A total of $12.7 million is available to local governments, businesses and nonprofits to replace at least five old diesel trucks with new all-electric versions. For smaller fleets, DEP will consider allowing an exception for a three-truck minimum replacement.

Funding will cover local freight trucks (garbage, recycling, utility and delivery trucks), electric vehicle charging infrastructure and installation. Those receiving the grants must scrap older diesel vehicles within two years and have new EV trucks on the road.

DEP will grant 90% of project funding to local municipalities, or 100% if the municipality has attained government status as being financially distressed. Nongovernmental applicants can receive money to fund 75% of their projects.

“The response has been very positive.

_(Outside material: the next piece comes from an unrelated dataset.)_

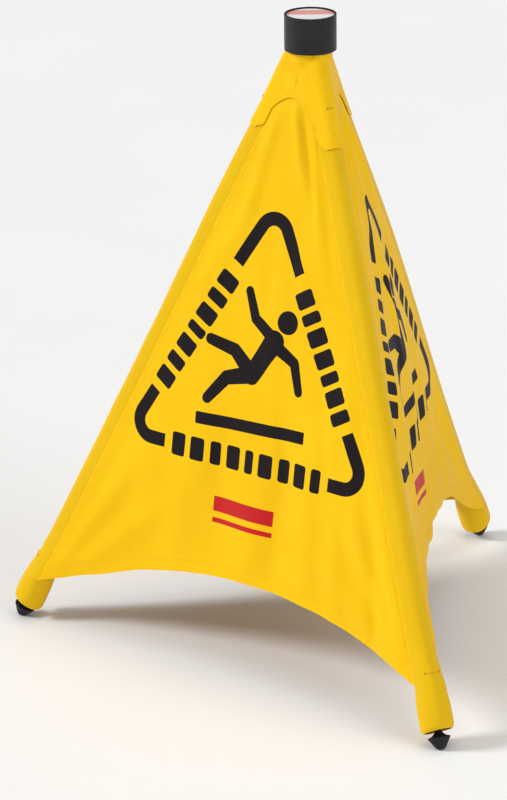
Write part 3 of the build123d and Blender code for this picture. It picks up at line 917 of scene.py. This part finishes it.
def upward(line):
    """Unit vectors at right angles to a line that runs across a face, pointing up."""
    slope = np.gradient(line[:, 1], line[:, 0])
    shift = np.stack([-slope, np.ones(len(slope))], axis=1)
    return shift / np.linalg.norm(shift, axis=1)[:, None]


def outside_leg(line):
    """How far each flat point, in millimetres, lies outside the leg's line."""
    return to_leg(line[:, 0] * MM, line[:, 1] * MM)[0]


def ride_and_flatten(made, half):
    """Fixes a piece of a half face to its leg, with a mesh of its own."""
    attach(made, "leg_" + half.leg.name)
    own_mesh(made)


def stitched(name, paths, material, long=2.5, gap=0.9, thick=0.22, parts=5):
    """Separate stitches of thread along lines of (points, normals), each sunk at both ends."""
    ring = 6  # points round a thread
    shares = np.linspace(0, 1, parts)
    arch = np.sin(np.pi * shares) ** 0.5
    shape = [(k, 0.30 + 0.70 * h, -0.9 + 1.5 * h) for k, h in zip(shares, arch)]
    points, faces, uv = [], [], []
    radius = thick * MM
    for line, normal in paths:
        steps = np.linalg.norm(np.diff(line, axis=0), axis=1)
        total = np.concatenate([[0], np.cumsum(steps)])
        starts = np.arange(gap * MM / 2, total[-1] - long * MM, (long + gap) * MM)
        for start in starts:
            first = len(points)
            for share, wide, rise in shape:
                at = start + share * long * MM
                p = np.array([np.interp(at, total, line[:, k]) for k in range(3)])
                n = unit(np.array([np.interp(at, total, normal[:, k]) for k in range(3)]))
                ahead = np.array([np.interp(at + 0.0003, total, line[:, k]) for k in range(3)])
                behind = np.array([np.interp(at - 0.0003, total, line[:, k]) for k in range(3)])
                side = unit(np.cross(n, unit(ahead - behind)))
                for k in range(ring):
                    a = 2 * math.pi * k / ring
                    out = n * (radius * (rise + wide * 0.8 * math.sin(a)))
                    points.append(p + out + side * (radius * wide * math.cos(a)))
                    uv.append((at, a * radius))
            for r in range(len(shape) - 1):
                for k in range(ring):
                    a, b = first + r * ring + k, first + r * ring + (k + 1) % ring
                    faces.append((a, b, b + ring, a + ring))
            faces.append(tuple(first + k for k in reversed(range(ring))))
            last = first + (len(shape) - 1) * ring
            faces.append(tuple(last + k for k in range(ring)))
    made = build_mesh(name, points, faces, [0] * len(faces), uv, None, [material])
    return made


COVER_KINDS = [yellow, inner_yellow, ink, red_print, ink_through]
YELLOW_KIND, BACK_KIND, INK_KIND, RED_KIND, THROUGH_KIND = range(5)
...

We’re getting significant interest from municipal and commercial truck fleet owners covering a good range of local freight operating scenarios,” Bristow added. “We’re really pleased with the level of response so far and expect a solid number of well-developed project plans to be submitted by the application due date.”

The state aims to lower air pollution especially in places that historically have borne a disproportionate share of negative environmental impacts, Bristow noted.

“Our main focus is on trucks serving Environmental Justice areas, though traffic density and population density are secondary priorities in application evaluations,” he said.

In urban, rural and suburban locations throughout Pennsylvania, EJ areas are census tracts where at least 20% of residents live at or below the federal poverty line, and at least 30% of the people there identify as a nonwhite minority.

Making a business case for EV adoption is also a focus.

“A big secondary goal of this grant program is the development of case studies on medium- and heavy-duty fleet electrification using key performance and cost data reported by the truck owners over a two-year operational period,” Bristow said.

DEP has teamed up with Penn State University’s Larson Transportation Institute to develop monitoring parameters and telematics reporting requirements for the case studies.

“The goal is to provide valuable insight to other truck fleet managers who are considering zero-emission trucks,” Bristow noted.

The agency also is offering a total of $1.7 million Clean Diesel Grants to three projects to replace old diesel trucks with zero- or low-emission trucks. These efforts are among a suite of initiatives within the DEP’s “Driving PA Forward” project to lower vehicle emissions in Pennsylvania.